Frequently Asked Questions

What is a good savings rate for different financial goals?

A good savings rate varies depending on the goal's urgency and magnitude. For an emergency fund, aiming to save 3-6 months of living expenses is standard, often requiring an aggressive 10-20% savings rate for a few months. For a down payment on a house, targeting 20% of the purchase price might mean saving 10-15% of income for several years, while retirement savings often recommend 15% or more of your gross income annually.

How can I make my savings goal more achievable?

To make a savings goal more achievable, consider extending your timeline, reducing the total goal amount, or finding ways to increase your income. Breaking a large goal into smaller, manageable milestones can also provide motivation, celebrating progress as you save the first $500, then $1,000, and so on. Automating transfers to your savings account removes the mental effort of remembering to save.

Is it better to save for multiple goals at once or one at a time?

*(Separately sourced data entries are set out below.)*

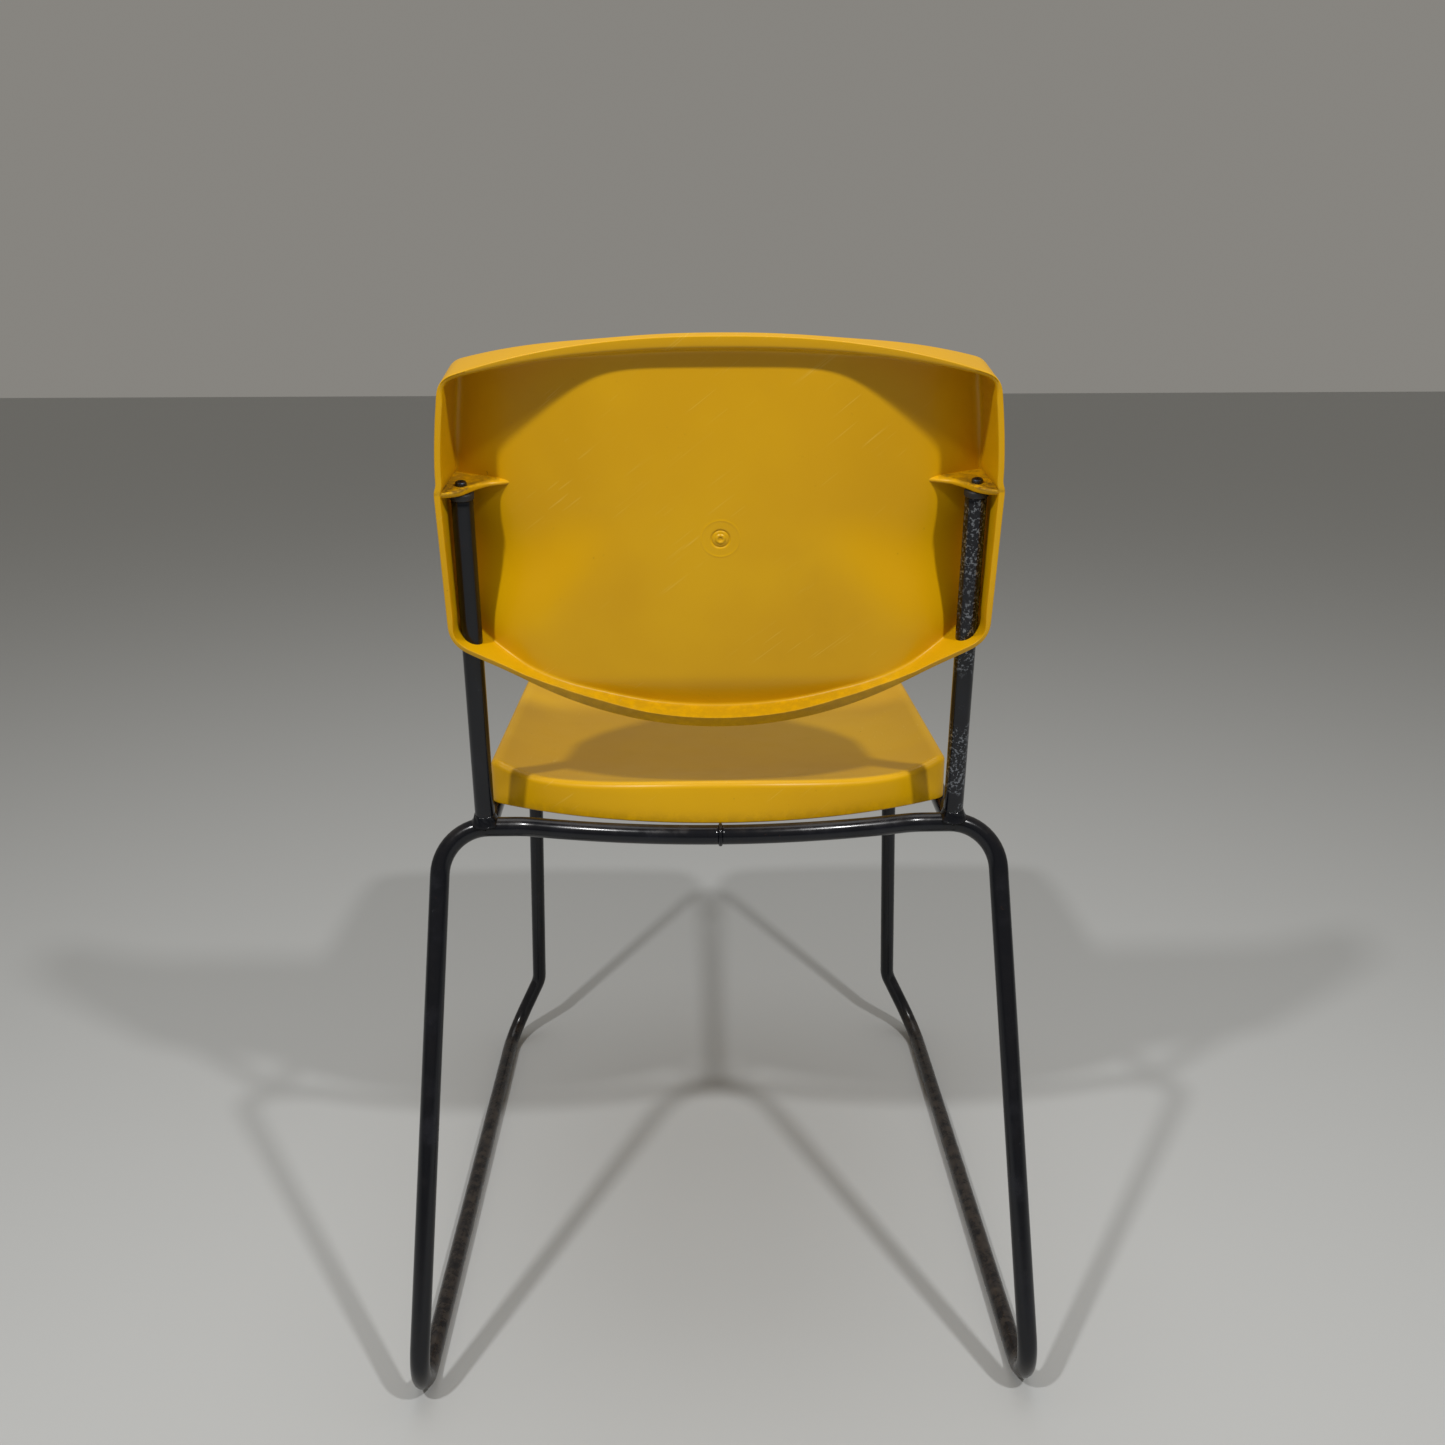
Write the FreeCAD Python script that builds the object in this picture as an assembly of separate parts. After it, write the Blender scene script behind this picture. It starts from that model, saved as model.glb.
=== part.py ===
import FreeCAD, Part
import math
import os

# Stacking chair: a bent-rod sled frame, two tube uprights, a moulded seat and a moulded back.
# Millimetres. +Z is up, the sitter faces -Y, and the origin is on the floor under the middle.

os.makedirs("parts", exist_ok=True)

# --- frame rod ---
rod_d = 15.0
rod_r = rod_d / 2
runner_x = 235.5          # half spacing of the floor runners
rear_foot_y = 301.5       # where leg and runner would meet if the bend were sharp
front_foot_y = -272.5
kink_x = 204.3            # the front leg turns upright here, inboard of the runner
kink_y = -288.5
kink_z = 70.0
rail_z = 434.5            # height of the rear crossbar and the seat rails
front_top_x = 190.5
front_top_y = -249.5
rail_rear_x = 179.5
crossbar_y = 163.5        # straight ends of the rear crossbar
crossbar_mid_y = 185.5    # its middle bows back around the seat
bow_x = 70.0
shoulder_x = 149.8
knee_x = 214.5
bow_radius = 518.0
shoulder_radius = 60.0
bend_radius = 38.0
front_foot_radius = 43.0
kink_radius = 24.0

# --- welds and the front brace ---
weld_gap = 0.3            # left between a rod's end and what it is welded to
butt_bead_r = 1.5
rail_bead_len = 11.0
rail_bead_over = 0.9      # how far the rail's weld stands proud of the rod
collar_len = 8.0          # weld fillet round an upright's foot
collar_over = 3.6
collar_lift = 4.5
thin_edge = 0.05          # a weld fillet tapers to this
brace_r = 6.0
brace_y = -205.0
brace_bead_over = 3.0
brace_bead_len = 6.0
rod_end_reach = 40.0      # length of rod used to shape the end of whatever is welded to it

# --- uprights and bushes ---
lean = 13.0               # degrees the uprights and the back lean rearwards
upright_x = 180.6         # at the crossbar
upright_top_x = 174.4
upright_wall = 1.5
upright_set = 25.0        # axis ahead of the back shell's rear rim
upright_len = 250.0       # height of the tube's end along the lean
plug_len = 12.0           # the tube is closed by the crossbar and weld for this long
bush_head = 5.0
bush_head_over = 0.8
bush_edge_r = 1.2
bush_shank = 24.0
bush_bore = 20.0
bush_play = 0.05

# --- back shell, in its own frame: X across, Y rearwards, Z up the lean ---
back_origin = FreeCAD.Vector(0, 188.5, 444.0)
back_wall = 4.0
back_half_w = 188.5
back_top = 364.0
back_bottom = 86.2
panel_depth = 9.5         # rear face of the panel's middle, ahead of the rim
panel_low_drop = 6.0      # the panel sinks this much more near its lower edge
panel_low_v = (122.0, 92.0)
panel_bend_v = (145.0, 245.0)   # the low and high shapes of the panel blend between these
panel_low = (0.95, 142.0, 12.0)  # slope beside the middle, where it starts, softness
panel_high = (0.42, 78.0, 10.0)
panel_grid = 14.0
cavity_reach = 200.0      # how far the cutting blocks run ahead of the back
back_reach = 70.0         # the outline is extruded this far ahead of the rim
tube_hole_stop = 60.0     # the upright's clearance hole ends this far below its top
screw_hole_len = 40.0
rim_sag = 8.0             # the rear rim curves forward this much at the sides
top_corner = (179.5, 335.5)
top_side = (185.6, 300.0)
side_mid = (188.0, 262.0)
low_corner = (190.0, 148.5)
skirt_end = (140.0, 123.6)
top_corner_r = 12.0
low_corner_r = 22.0
inner_top_corner_r = 9.0
inner_low_corner_r = 18.0
web_v = 255.5
web_t = 4.0
web_edge = ((190.5, -4.8), (179.0, -8.0), (172.0, -14.0), (165.5, -25.0), (157.0, -34.5),
            (148.0, -41.0))
web_floor_y = -60.0
tube_hole_over = 1.0
screw_hole_over = 0.3
gate_z = 226.0            # low ring left by the mould's gate
gate_r = 4.5
gate_inner_r = 2.6
gate_h = 0.6

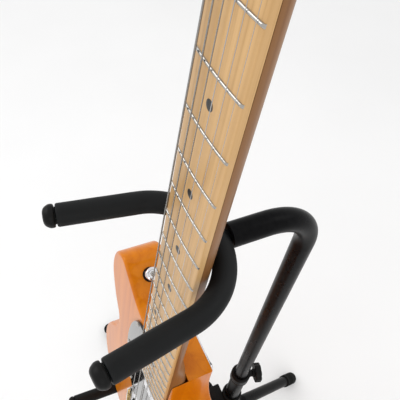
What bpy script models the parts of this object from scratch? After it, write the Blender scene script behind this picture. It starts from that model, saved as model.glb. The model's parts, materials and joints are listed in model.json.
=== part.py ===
"""An electric guitar standing in a tubular floor stand.

Units are metres and +Z is up.  The world origin is where the axis of the stand's
tube meets the floor.  The guitar faces -Y, and its treble side is towards +X.

Two empties carry the two assemblies:
  stand_frame   Z runs up the leaning tube, Y points back, X across
  guitar_frame  origin at the middle of the nut, on the fretboard's surface.
                X runs across to the treble side, Y is depth behind the
                fretboard, and Z runs up the neck, so a place that lies S
                down the neck from the nut has z = -S
"""
import bmesh
import bpy
from math import cos, pi, radians, sin, sqrt, tan
from mathutils import Matrix, Vector

GAP = 0.0003              # clearance between pieces that touch

# ---- stand -----------------------------------------------------------------
TUBE_LEAN = radians(3.0)      # the tube leans back
UPPER_RADIUS = 0.0093
UPPER_WALL = 0.0012
LOWER_WALL = 0.0012
LOWER_RADIUS = UPPER_RADIUS + LOWER_WALL + 0.0007     # the upper tube slides in it
LOWER_BOTTOM = 0.154          # heights along the tube, from the floor
LOWER_TOP = 0.418
INSERTION = 0.080             # upper tube inside the lower one
YOKE_HEIGHT = 0.8375          # yoke's base, along the tube
YOKE_REACH = 0.0845           # yoke's base in front of the tube's axis
CANE_BEND = 0.0493            # centreline radius of the upper tube's bend
CANE_RISE = radians(2.8)      # the tube's end rises towards the yoke

YOKE_BAR_RADIUS = 0.0048
YOKE_FOAM_RADIUS = 0.0083
YOKE_ROOM = 0.0081            # beside the neck, to the foam at the corners of the U
YOKE_ROUND = 1.16             # bend's radius, as a share of the U's half width
YOKE_SPLAY = radians(9.3)
YOKE_PITCH = radians(1.5)
YOKE_ARM = 0.0953             # corner of the U to the end of the foam
CAP_LENGTH = 0.0085

CRADLE_HEIGHT = 0.312         # bracket's middle, along the tube
CRADLE_BAR_RADIUS = 0.0048
CRADLE_FOAM_RADIUS = 0.0092
CRADLE_HALF_WIDTH = 0.106     # arms from the guitar's middle line
CRADLE_BEND = 0.0186
CRADLE_FRONT = 0.072          # arm's end in front of the guitar's face
CRADLE_TIP_RISE = radians(9.0)
CRADLE_FOAM_START = 0.050     # inner end of the foam, from the tube's middle plane
CRADLE_STRAIGHT = 0.032       # half the bar's straight part in its bracket
BRACKET_HALF = 0.014
BEND_ROOM = 0.0005            # from the bracket to the start of the bar's bend
BAR_AHEAD = 0.0155            # the cradle's bar in front of the lower tube's wall

LEG_RADIUS = 0.0105
LEG_WALL = 0.0014
HUB_HEIGHT = 0.187            # leg pivots, along the tube
HUB_RADIUS = LOWER_RADIUS + 0.0040
HUB_LENGTH = 0.036
PIVOT_REACH = LOWER_RADIUS + 0.0175                   # leg pivot from the tube's axis
PIVOT_RADIUS = 0.0028
EAR_THICKNESS = 0.0030
LEG_TONGUE = 0.0060           # thickness of the leg's flattened end
REAR_FOOT = 0.2105            # foot's place from the tube's foot point
FRONT_FOOT = 0.333
REAR_YAW = radians(-7.8)
FRONT_YAW = radians(66.5)
FOOT_RADIUS = LEG_RADIUS + 0.0023
FOOT_LENGTH = 0.046
FOOT_LIFT = 0.0105            # height of the foot's axis end above the floor

COLLAR_RADIUS = LOWER_RADIUS + 0.0025
COLLAR_HEIGHT = 0.020
COLLAR_OVERLAP = 0.010        # how far the collar reaches down the lower tube
SCREW_RADIUS = 0.0030
KNOB_RADIUS = 0.0135
KNOB_LENGTH = 0.0115
KNOB_ANGLE = radians(72.0)    # turned from +X towards the back

# ---- guitar ----------------------------------------------------------------
GUITAR_LEAN = radians(8.9)
GUITAR_ROLL = radians(-0.8)
GUITAR_YAW = radians(1.2)
YOKE_OFFSET = -0.0027         # yoke's middle, across the neck
NECK_REST = 0.0010            # least room between the neck's back and the foam
SCALE = 0.648
BODY_LAYOUT = SCALE / 0.648   # the body's places down the strings follow the scale
NUT_HEIGHT = CRADLE_HEIGHT + 0.735 * BODY_LAYOUT      # along the tube
YOKE_ON_NECK = NUT_HEIGHT - YOKE_HEIGHT               # yoke's base, down from the nut
FRETS = 21
NUT_WIDTH = 0.042
HEEL_WIDTH = 0.0565
BOARD_THICKNESS = 0.0050
BOARD_RADIUS = 0.241
NECK_BACK_NUT = 0.0203        # depth of the neck's back at the nut
NECK_BACK_HEEL = 0.0222
HEEL_BACK = 0.0250
BODY_FRONT = 0.0070           # depth of the body's two faces
BODY_BACK = 0.0520
NECK_JOINT = 0.396 * BODY_LAYOUT              # body's edge at the neck
BODY_MIDDLE = 0.580 * BODY_LAYOUT             # a place inside the body's outline
EDGE_ROUND = 0.0030
HEAD_FRONT = 0.0090
HEAD_BACK = 0.0225
PLATE = 0.0016                # metal and plastic plates on the face
GUARD = 0.0024

BRIDGE_TOP = 0.583 * BODY_LAYOUT
BRIDGE_END = 0.668 * BODY_LAYOUT
BRIDGE_HALF = 0.042
BRIDGE_LIP = 0.0090
SADDLE_RADIUS = 0.0042
SADDLE_HALF = 0.0118
SADDLE_PITCH = 0.0245
NECK_PICKUP = (0.0, 0.4825 * BODY_LAYOUT, 0.037, 0.0115)    # centre a, s and half sizes
BRIDGE_PICKUP = (0.0, 0.611 * BODY_LAYOUT, 0.035, 0.0105)
PICKUP_SLANT = radians(-14.0)
CONTROL = (0.098, 0.652 * BODY_LAYOUT, 0.017, 0.080 * BODY_LAYOUT)
KNOB_PLACES = {"volume_knob": 0.640 * BODY_LAYOUT, "tone_knob": 0.684 * BODY_LAYOUT}
LEVER_PLACE = 0.596 * BODY_LAYOUT
NECK_PLATE_PLACE = 0.435 * BODY_LAYOUT
DIAL_RADIUS = 0.0095
DIAL_HEIGHT = 0.0160
SHAFT_RADIUS = 0.0030

TUNERS = 6
TUNER_PITCH = 0.0240
TUNER_FIRST = (-0.0200, 0.036)  # across, and above the nut
TUNER_STEP = 0.0064             # sideways step from post to post
STRIP_END = 0.012               # the gearbox strip past the first and last posts
STRIP_EDGE = 0.0090             # the strip's edge, from the line of posts
POST_RADIUS = 0.0034
POST_PROUD = 0.0120
GEARBOX_DEPTH = 0.0085
BUTTON_OUT = 0.0255             # button's middle from the post's axis
BUTTON_RADIUS = 0.0088
BUTTON_LENGTH = 0.0110


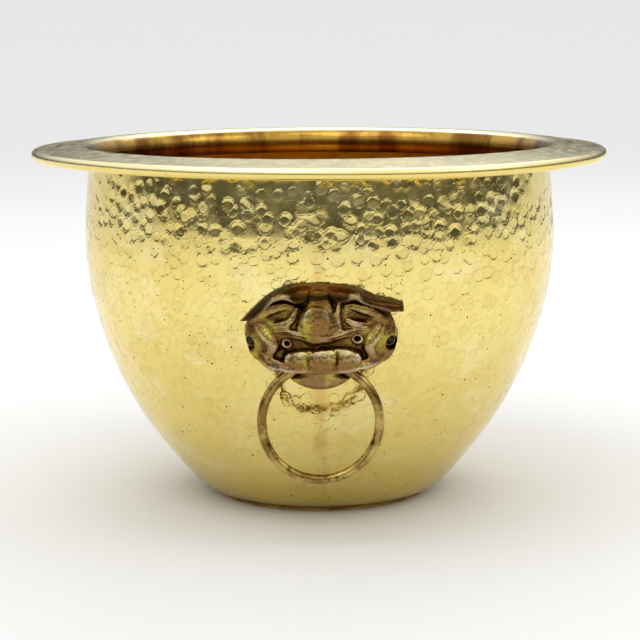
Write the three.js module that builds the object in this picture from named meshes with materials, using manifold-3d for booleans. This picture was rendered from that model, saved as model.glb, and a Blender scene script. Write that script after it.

It's generally more effective to save for multiple goals simultaneously using a prioritized approach, especially if they have different timelines. For instance, you could allocate 50% of your savings budget to a short-term goal like an emergency fund, 30% to a medium-term goal like a vacation, and 20% to a long-term goal like retirement. This diversified strategy ensures progress on all fronts, but always prioritize high-interest debt repayment first.